In practical development, it is recommended to choose the method based on the following guidelines: use values() if the code frequently references field names; use values_list(flat=True) if only the values matter and a simpler data structure is preferred. For multi-field queries, values_list() returns tuples accessible by index, but this may reduce code readability.
Common Pitfalls and Considerations
A common mistake is misunderstanding the output structure of values_list() without flat=True. For example, expecting values_list('comment_id') to return a simple list, but it actually returns a list of tuples. This can lead to errors, such as incorrect indexing or type checks.
Another consideration is that both methods return QuerySet objects, supporting chained calls and other QuerySet operations like filter() or order_by(). However, once converted to a list using list(), the lazy loading advantage is lost, potentially causing performance issues with large datasets.

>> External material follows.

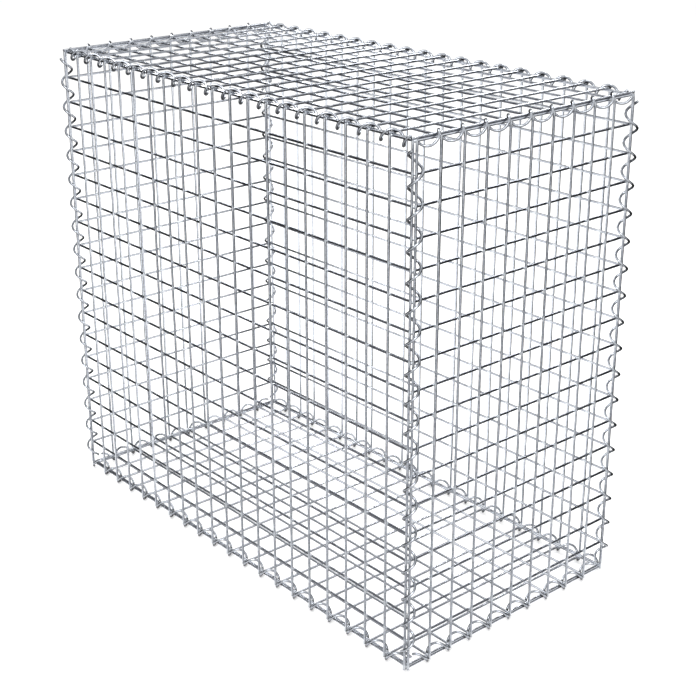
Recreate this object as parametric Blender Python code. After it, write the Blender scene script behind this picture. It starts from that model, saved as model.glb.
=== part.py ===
"""Gabion basket of welded mesh, laced shut along its twelve edges with spiral binders.

Metres, +Z up. The origin is on the ground under the middle of the basket.
The long sides face -Y and +Y, the short sides face -X and +X.

Each mesh panel is two nodes. The "ladder" is every upright between the sides,
welded to the first and last cross wire. The "rungs" are every other cross wire,
welded to the two side wires. The cross wires lie on the inner layer of a panel
and the uprights on its outer layer.
"""

import math

import bmesh
import bpy
from mathutils import Vector

# Driving sizes
MESH = 0.050
LONG_MESHES = 20
SHORT_MESHES = 10
HIGH_MESHES = 18
WIRE = 0.004
CLEARANCE = 0.0003
WELD_DEPTH = 0.0002
LID_WELD_LAP = 0.0003
UPRIGHT_FOOT = 0.004

# Spiral binders
BINDER_WIRE = 0.004
BINDER_RADIUS = 0.0105
BINDER_SEGMENTS = 6
BINDER_INWARD = 0.0016
BINDER_EASE = 0.0006
CORNER_TURN = math.radians(10.4)
SHORT_TOP_BINDER_SHORT = 0.006
SHORT_FOOT_BINDER_SHORT = 0.018
CORNER_BINDER_SHORT = 0.003

# Worked out from the driving sizes
HALF_LONG = LONG_MESHES * MESH / 2
HALF_SHORT = SHORT_MESHES * MESH / 2
HALF_WIRE = WIRE / 2
BINDER_FACTOR = 2 / (1 + math.cos(math.pi / BINDER_SEGMENTS))
BINDER_REACH = (BINDER_RADIUS + BINDER_WIRE / 2) * BINDER_FACTOR
BINDER_DROP = BINDER_REACH * math.cos(math.pi / BINDER_SEGMENTS)
BINDER_BORE = BINDER_DROP * (BINDER_RADIUS - BINDER_WIRE / 2) / (BINDER_RADIUS + BINDER_WIRE / 2)

# How far the faces of the two layers stand outward of the inner layer's middle
INNER_BACK = -HALF_WIRE
INNER_FACE = HALF_WIRE
OUTER_BACK = INNER_FACE + CLEARANCE
OUTER_FACE = OUTER_BACK + WIRE

# The welded wires of a node sink into each other by this much
RAIL_FACE = OUTER_BACK + WELD_DEPTH
SIDE_BACK = INNER_FACE - WELD_DEPTH
SIDE_SHIFT = WELD_DEPTH + CLEARANCE

# The lid and the base lie inside the four walls
LID_SPACE = WIRE + CLEARANCE
LID_RISE = WELD_DEPTH + CLEARANCE
LID_CROSS_END = HALF_LONG - HALF_WIRE - CLEARANCE
LID_SIDE_LINE = LID_CROSS_END + HALF_WIRE - LID_WELD_LAP

# The basket stands on its foot binders, whose flats lie under the wires of the base.
# The top binders hang on the wires of the lid in the same way.
FOOT_AXIS = BINDER_DROP
FLOOR_LEVEL = FOOT_AXIS - BINDER_BORE + BINDER_EASE + OUTER_FACE + LID_RISE
TOP_LEVEL = FLOOR_LEVEL + HIGH_MESHES * MESH
TOP_AXIS = TOP_LEVEL + LID_RISE + OUTER_FACE + BINDER_EASE - BINDER_BORE

# A corner binder goes round two side wires and leans on the long panel's one
CORNER_MIDDLE = (OUTER_FACE - SIDE_SHIFT - HALF_WIRE) / 2
CORNER_HALF = (OUTER_FACE + SIDE_SHIFT + HALF_WIRE) / 2
LEAN_TURN = CORNER_TURN + math.tau / BINDER_SEGMENTS
CORNER_LEAN = BINDER_BORE - CLEARANCE - CORNER_HALF * (math.cos(LEAN_TURN) + math.sin(LEAN_TURN))

ZINC = (0.62, 0.65, 0.68, 1.0)
ZINC_ROUGHNESS = 0.32


def clear_scene():
    """Removes whatever the scene holds."""
    for item in list(bpy.data.objects):
        bpy.data.objects.remove(item, do_unlink=True)


def zinc_coating():
    """Bright hot-dip zinc, shared by every wire."""
    material = bpy.data.materials.new("bright_zinc")
    material.use_nodes = True
    shader = material.node_tree.nodes["Principled BSDF"]
    shader.inputs["Base Color"].default_value = ZINC
    shader.inputs["Metallic"].default_value = 1.0
    shader.inputs["Roughness"].default_value = ZINC_ROUGHNESS
    return material


class Frame:
    """A panel's own axes: across it, outward of it and along its uprights."""

    def __init__(self, origin, across, outward, along):
        self.origin = Vector(origin)
        self.across = Vector(across)
        self.outward = Vector(outward)
        self.along = Vector(along)

    def point(self, across, outward, along):
        """Gives the world point for a place in the panel's own axes."""
        return self.origin + self.across * across + self.outward * outward + self.along * along


def add_hexahedron(mesh, corners):
    """Adds a closed bar from its four corners at one end and four at the other."""
    points = [mesh.verts.new(corner) for corner in corners]
    mesh.faces.new(points[0:4])
    mesh.faces.new(points[4:8])
    for index in range(4):
        follow = (index + 1) % 4
        mesh.faces.new((points[index], points[follow], points[follow + 4], points[index + 4]))


def add_cross_wire(mesh, frame, level, ends, faces, mitre):
    """Adds a wire across the panel. With a mitre its inner face is cut back by its depth."""
    back, face = faces
    low, high = ends
    cut = face - back if mitre else 0.0
    outline = []
    for sign, end in ((-1, low), (1, high)):
        inner_end = end - sign * cut
        outline.append(frame.point(inner_end, back, level - HALF_WIRE))
        outline.append(frame.point(end, face, level - HALF_WIRE))
        outline.append(frame.point(end, face, level + HALF_WIRE))
        outline.append(frame.point(inner_end, back, level + HALF_WIRE))
    add_hexahedron(mesh, outline)


def add_upright(mesh, frame, line, ends, faces):
    """Adds a wire along the panel at one line across it."""
    back, face = faces
    outline = []
    for end in ends:
        outline.append(frame.point(line - HALF_WIRE, back, end))
        outline.append(frame.point(line + HALF_WIRE, back, end))
        outline.append(frame.point(line + HALF_WIRE, face, end))
        outline.append(frame.point(line - HALF_WIRE, face, end))
    add_hexahedron(mesh, outline)


def make_object(name, mesh, material):
    """Turns a bmesh into a named object with its faces pointing out."""
    bmesh.ops.recalc_face_normals(mesh, faces=mesh.faces)
    data = bpy.data.meshes.new(name)
    mesh.to_mesh(data)
    mesh.free()
    data.materials.append(material)
    item = bpy.data.objects.new(name, data)
    bpy.context.scene.collection.objects.link(item)
    return item


def weld(name, base, added, material):
    """Makes one body of two sets of wires that sink into each other."""
    body = make_object(name, base, material)
    tool = make_object(name + "_welded_on", added, material)
    tool.hide_render = True
    tool.display_type = "WIRE"
    union = body.modifiers.new("weld", "BOOLEAN")
    union.operation = "UNION"
    union.solver = "EXACT"
    union.object = tool
    return body


def grid_lines(count, half):
    """Gives the lines between the two sides of a grid of meshes."""
    return [index * MESH - half for index in range(1, count)]


def wall(name, frame, half_width, meshes_wide, material):
    """Makes one upright wall panel as a ladder and its rungs."""
    side_line = half_width - SIDE_SHIFT
    rail_end = side_line - HALF_WIRE - CLEARANCE
    rung_end = side_line + HALF_WIRE - CLEARANCE
    foot = FLOOR_LEVEL - HALF_WIRE - UPRIGHT_FOOT
    head = TOP_LEVEL + HALF_WIRE

    rails = bmesh.new()
    for level in (FLOOR_LEVEL, TOP_LEVEL):
        add_cross_wire(rails, frame, level, (-rail_end, rail_end), (INNER_BACK, RAIL_FACE), False)
    uprights = bmesh.new()
    for line in grid_lines(meshes_wide, half_width):
        add_upright(uprights, frame, line, (foot, head), (OUTER_BACK, OUTER_FACE))
    weld(name + "_ladder", rails, uprights, material)

    sides = bmesh.new()
    for line in (-side_line, side_line):
        add_upright(sides, frame, line, (foot, head), (SIDE_BACK, OUTER_FACE))
    rungs = bmesh.new()
    for step in range(1, HIGH_MESHES):
        level = FLOOR_LEVEL + step * MESH
        add_cross_wire(rungs, frame, level, (-rung_end, rung_end), (INNER_BACK, INNER_FACE), True)
    weld(name + "_rungs", sides, rungs, material)


def flat_panel(name, frame, reach, material):
    """Makes the lid or the base, whose uprights run the short way and end at reach."""
    rail_line = HALF_SHORT - LID_SPACE
    rail_end = LID_SIDE_LINE - HALF_WIRE - CLEARANCE

    rails = bmesh.new()
    for line in (-rail_line, rail_line):
        add_cross_wire(rails, frame, line, (-rail_end, rail_end), (INNER_BACK, RAIL_FACE), False)
    uprights = bmesh.new()
    for line in grid_lines(LONG_MESHES, HALF_LONG):
        add_upright(uprights, frame, line, (-reach, reach), (OUTER_BACK, OUTER_FACE))
    weld(name + "_ladder", rails, uprights, material)

    sides = bmesh.new()
    for line in (-LID_SIDE_LINE, LID_SIDE_LINE):
        add_upright(sides, frame, line, (-reach, reach), (SIDE_BACK, OUTER_FACE))
    rungs = bmesh.new()
    ends = (-LID_CROSS_END, LID_CROSS_END)
    for line in grid_lines(SHORT_MESHES, HALF_SHORT):
        add_cross_wire(rungs, frame, line, ends, (INNER_BACK, INNER_FACE), False)
    weld(name + "_rungs", sides, rungs, material)


def binder(name, frame, span, hand, start, material):
    """Winds one binder about the frame's along axis, one turn to each mesh.

    The angle runs from across towards outward, is start at every grid line, and
    the flats of the binder are centred on that angle.
    """
    half_length = BINDER_WIRE / 2
    radii = [(BINDER_RADIUS - BINDER_WIRE / 2) * BINDER_FACTOR, BINDER_REACH]
    low, high = span
    step = MESH / BINDER_SEGMENTS
    first = math.ceil((low + half_length) / step - 0.5)
    last = math.floor((high - half_length) / step - 0.5)

    mesh = bmesh.new()
    sections = []
    for index in range(first, last + 1):
        along = (index + 0.5) * step
        angle = start + hand * math.tau * along / MESH
        section = []
        for radius, side in ((radii[0], -1), (radii[1], -1), (radii[1], 1), (radii[0], 1)):
            place = frame.point(radius * math.cos(angle), radius * math.sin(angle), along + side * half_length)
            section.append(mesh.verts.new(place))
        sections.append(section)
    for before, after in zip(sections, sections[1:]):
        for index in range(4):
            follow = (index + 1) % 4
            mesh.faces.new((before[index], before[follow], after[follow], after[index]))
    mesh.faces.new(sections[0])
    mesh.faces.new(sections[-1])
    return make_object(name, mesh, material)


def walls_and_lids(material):
    """Makes the six mesh panels."""
    wall("front_panel", Frame((0, -HALF_SHORT, 0), (1, 0, 0), (0, -1, 0), (0, 0, 1)),
         HALF_LONG, LONG_MESHES, material)
    wall("back_panel", Frame((0, HALF_SHORT, 0), (1, 0, 0), (0, 1, 0), (0, 0, 1)),
         HALF_LONG, LONG_MESHES, material)
    wall("left_panel", Frame((-HALF_LONG, 0, 0), (0, 1, 0), (-1, 0, 0), (0, 0, 1)),
         HALF_SHORT, SHORT_MESHES, material)
    wall("right_panel", Frame((HALF_LONG, 0, 0), (0, 1, 0), (1, 0, 0), (0, 0, 1)),
         HALF_SHORT, SHORT_MESHES, material)
    lid_reach = HALF_SHORT + OUTER_FACE
    flat_panel("lid", Frame((0, 0, TOP_LEVEL + LID_RISE), (1, 0, 0), (0, 0, 1), (0, 1, 0)),
               lid_reach, material)
    base_reach = HALF_SHORT + SIDE_BACK - CLEARANCE
    flat_panel("base", Frame((0, 0, FLOOR_LEVEL - LID_RISE), (1, 0, 0), (0, 0, -1), (0, 1, 0)),
               base_reach, material)


def long_binders(material):
    """Laces the long edges of the lid and the base, all wound left-handed."""
    for side, side_name in ((-1, "front"), (1, "back")):
        for end, end_name in ((-1, "foot"), (1, "top")):
            level = TOP_AXIS if end > 0 else FOOT_AXIS
            frame = Frame((0, side * (HALF_SHORT - BINDER_INWARD), level), (0, 1, 0), (0, 0, 1), (1, 0, 0))
            binder("binder_%s_%s" % (end_name, side_name), frame, (-HALF_LONG, HALF_LONG), -1,
                   end * math.pi / 2, material)


def short_binders(material):
    """Laces the short edges, left-handed at the lid and right-handed at the base."""
    for side, side_name in ((-1, "left"), (1, "right")):
        for end, end_name in ((-1, "foot"), (1, "top")):
            level = TOP_AXIS if end > 0 else FOOT_AXIS
            short = SHORT_TOP_BINDER_SHORT if end > 0 else SHORT_FOOT_BINDER_SHORT
            reach = HALF_SHORT - short
            frame = Frame((side * (HALF_LONG - BINDER_INWARD), 0, level), (0, 0, 1), (1, 0, 0), (0, 1, 0))
            start = 0.0 if end > 0 else math.pi
            binder("binder_%s_%s" % (end_name, side_name), frame, (-reach, reach), -end, start, material)


def corner_binders(material):
    """Laces the four upright corners, in two mirrored pairs."""
    for across, across_name in ((-1, "left"), (1, "right")):
        for away, away_name in ((-1, "front"), (1, "back")):
            right = across * (HALF_LONG + CORNER_MIDDLE + CORNER_LEAN * math.cos(LEAN_TURN))
            back = away * (HALF_SHORT + CORNER_MIDDLE - CORNER_LEAN * math.sin(LEAN_TURN))
            frame = Frame((right, back, FLOOR_LEVEL), (1, 0, 0), (0, 1, 0), (0, 0, 1))
            start = math.atan2(-away * math.sin(CORNER_TURN), across * math.cos(CORNER_TURN))
            span = (CORNER_BINDER_SHORT, HIGH_MESHES * MESH - CORNER_BINDER_SHORT)
            binder("binder_%s_%s_corner" % (away_name, across_name), frame, span, -across * away,
                   start, material)


def main():
    """Builds the basket."""
    clear_scene()
    material = zinc_coating()
    walls_and_lids(material)
    long_binders(material)
    short_binders(material)
    corner_binders(material)


main()
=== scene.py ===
"""Looks of a closed gabion basket: zinc-coated welded mesh laced with spiral binders.

Everything is in metres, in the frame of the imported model: X along the long side,
Y along the short side and Z up from the ground.
"""

from __future__ import annotations

import logging
import math
import random
from dataclasses import dataclass, field
from enum import Enum, auto
from typing import Any, Sequence

import bpy
from mathutils import Matrix, Vector

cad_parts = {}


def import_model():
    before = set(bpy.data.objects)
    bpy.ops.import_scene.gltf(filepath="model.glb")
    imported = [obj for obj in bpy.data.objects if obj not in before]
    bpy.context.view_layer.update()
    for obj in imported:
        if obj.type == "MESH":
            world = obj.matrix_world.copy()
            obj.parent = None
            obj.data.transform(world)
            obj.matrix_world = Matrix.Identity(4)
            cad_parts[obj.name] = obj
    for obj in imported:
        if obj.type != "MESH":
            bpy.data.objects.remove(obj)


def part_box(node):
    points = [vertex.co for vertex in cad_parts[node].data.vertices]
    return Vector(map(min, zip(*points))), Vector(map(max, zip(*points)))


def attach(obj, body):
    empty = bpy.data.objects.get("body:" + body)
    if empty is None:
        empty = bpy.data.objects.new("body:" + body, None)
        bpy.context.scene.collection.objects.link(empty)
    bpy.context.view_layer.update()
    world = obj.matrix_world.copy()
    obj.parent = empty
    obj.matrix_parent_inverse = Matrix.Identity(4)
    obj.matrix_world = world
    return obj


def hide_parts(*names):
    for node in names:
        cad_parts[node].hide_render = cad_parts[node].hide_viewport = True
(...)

Furthermore, the behavior of the distinct() method can vary depending on the database backend. In some databases, distinct() only deduplicates based on specified fields, while others may consider the entire row. Therefore, testing query results in production environments is essential.
Conclusion
Both values_list() and values() are powerful tools in Django ORM for optimizing data retrieval. The key difference lies in their return types: values() provides dictionaries for named access, while values_list() offers tuples or flat lists for value-centric scenarios. By understanding their characteristics and use cases, developers can make informed choices to enhance code efficiency and maintainability. In practice, evaluating performance versus readability based on specific needs will contribute to building more robust Django applications.